The project was approved by the government in May 1988. The first center, in Mo i Rana, opened on 31 January 1989 and was opened by Prime Minister Gro Harlem Brundtland and Kristensen. The centers were established under the presumption that they would be fully occupied with publicly financed projects, but in reality they were forced to attempt to find various private projects and all had too much capacity. They thus became a financial failure because they had massive overcapacity in computing power and few project which were able to pay for the costs. By 1991, one of the centers was bankrupt and the rest were struggling financially. The only center with success was the one in Tromsø, which was used for Tromsø Satellite Station. However, even the viable projects had no apparent need for the high-end, high-cost systems featured in the initiative.

Subsidies for the centers had reached NOK 300 million by 1991. Two public evaluations with of the project concluded that it was a failure. The main finding was that the decision to establish the centers had been taken early in the process and that reports and later work were then carried out to find areas to serve, instead of establishing if there was a market for the amount of centers. According to the report from Nordlandsforskning, only Norsk Data gained from the project. The overcapacity and costs tied up 92 percent of the public information technology budget, hindering other project which could have created value from being carried out. Lack of projects caused FUNN to not result in any advantages to the communities where it was located.

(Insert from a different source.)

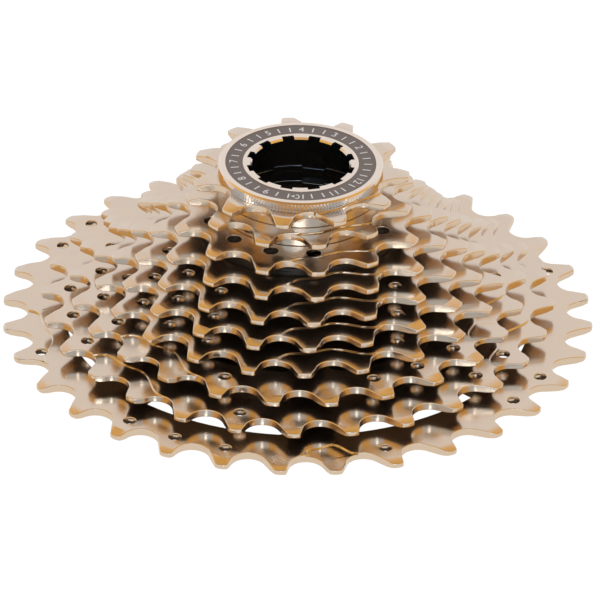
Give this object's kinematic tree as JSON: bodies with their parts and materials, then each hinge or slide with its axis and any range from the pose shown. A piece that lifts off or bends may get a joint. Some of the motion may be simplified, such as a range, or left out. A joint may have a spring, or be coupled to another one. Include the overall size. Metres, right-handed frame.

By 1991 the technology used was obsolete, in part because of the use of proprietary systems instead of open Unix-based systems. Norsk Data never managed the transition to open standards and also ceased operations. By then the personal computer had also become commonplace and the need for a central terminal server had disappeared. By 1991, Skår had become director of NTNF and was responsible for evaluating the project.